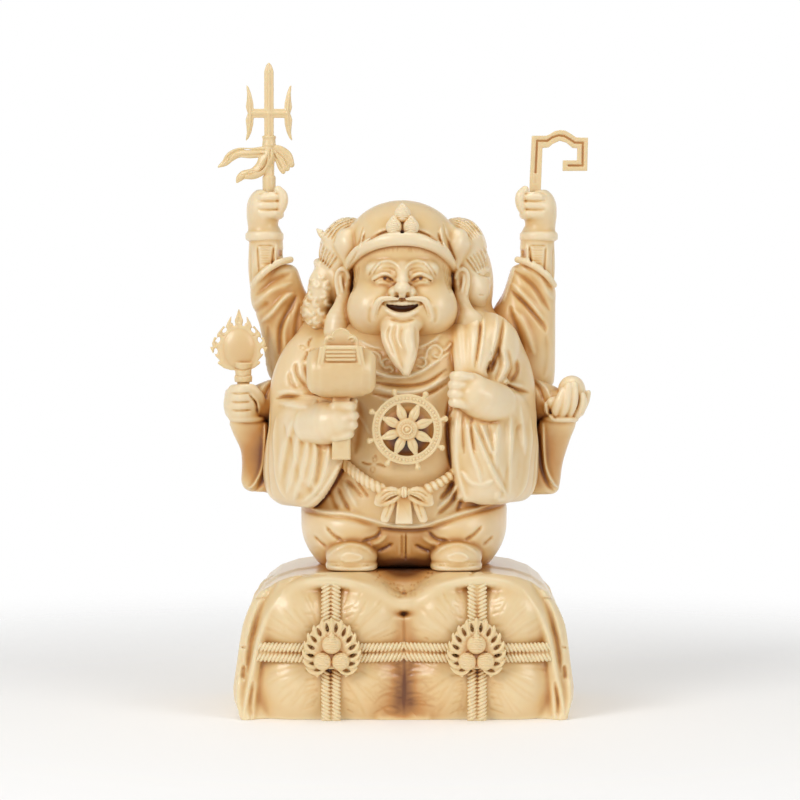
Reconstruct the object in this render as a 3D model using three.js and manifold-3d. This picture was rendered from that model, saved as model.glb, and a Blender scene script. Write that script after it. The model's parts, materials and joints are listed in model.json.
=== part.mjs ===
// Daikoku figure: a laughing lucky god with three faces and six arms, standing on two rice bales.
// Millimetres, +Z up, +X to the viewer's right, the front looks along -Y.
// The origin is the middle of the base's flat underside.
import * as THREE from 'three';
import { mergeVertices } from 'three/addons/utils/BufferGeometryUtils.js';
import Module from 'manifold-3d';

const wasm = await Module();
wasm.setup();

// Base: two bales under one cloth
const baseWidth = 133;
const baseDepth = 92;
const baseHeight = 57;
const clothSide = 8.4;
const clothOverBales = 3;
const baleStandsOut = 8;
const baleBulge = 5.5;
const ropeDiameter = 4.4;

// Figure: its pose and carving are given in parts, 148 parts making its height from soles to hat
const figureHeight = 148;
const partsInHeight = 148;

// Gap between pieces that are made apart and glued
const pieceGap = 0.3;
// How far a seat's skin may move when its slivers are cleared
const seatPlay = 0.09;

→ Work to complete
Copy all of the data. Keep every word exactly as it is.

→ The solution
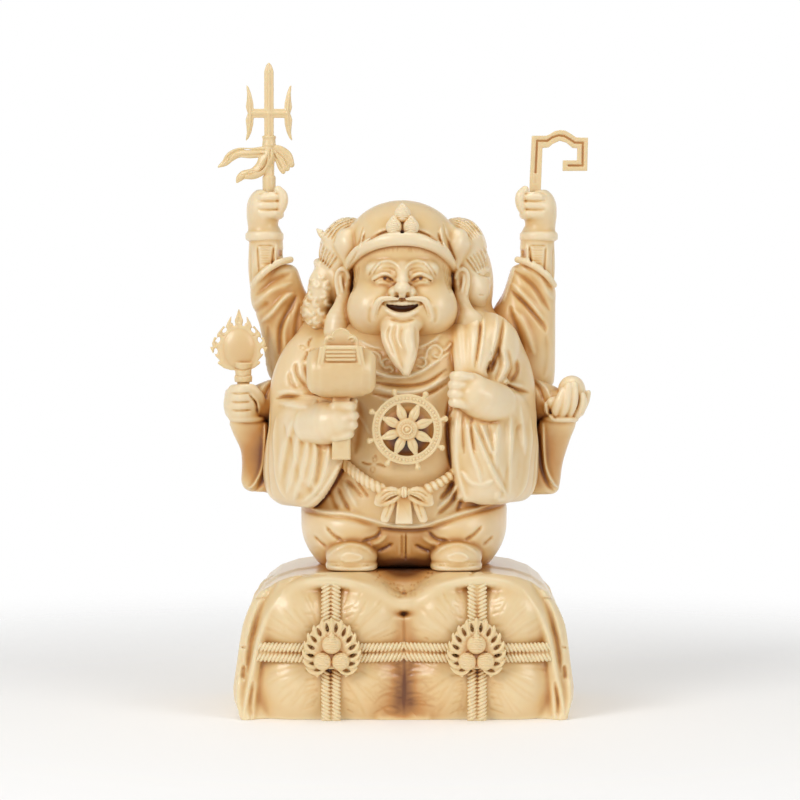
Reconstruct the object in this render as a 3D model using three.js and manifold-3d. This picture was rendered from that model, saved as model.glb, and a Blender scene script. Write that script after it. The model's parts, materials and joints are listed in model.json.
=== part.mjs ===
// Daikoku figure: a laughing lucky god with three faces and six arms, standing on two rice bales.
// Millimetres, +Z up, +X to the viewer's right, the front looks along -Y.
// The origin is the middle of the base's flat underside.
import * as THREE from 'three';
import { mergeVertices } from 'three/addons/utils/BufferGeometryUtils.js';
import Module from 'manifold-3d';

const wasm = await Module();
wasm.setup();

// Base: two bales under one cloth
const baseWidth = 133;
const baseDepth = 92;
const baseHeight = 57;
const clothSide = 8.4;
const clothOverBales = 3;
const baleStandsOut = 8;
const baleBulge = 5.5;
const ropeDiameter = 4.4;

// Figure: its pose and carving are given in parts, 148 parts making its height from soles to hat
const figureHeight = 148;
const partsInHeight = 148;

// Gap between pieces that are made apart and glued
const pieceGap = 0.3;
// How far a seat's skin may move when its slivers are cleared
const seatPlay = 0.09;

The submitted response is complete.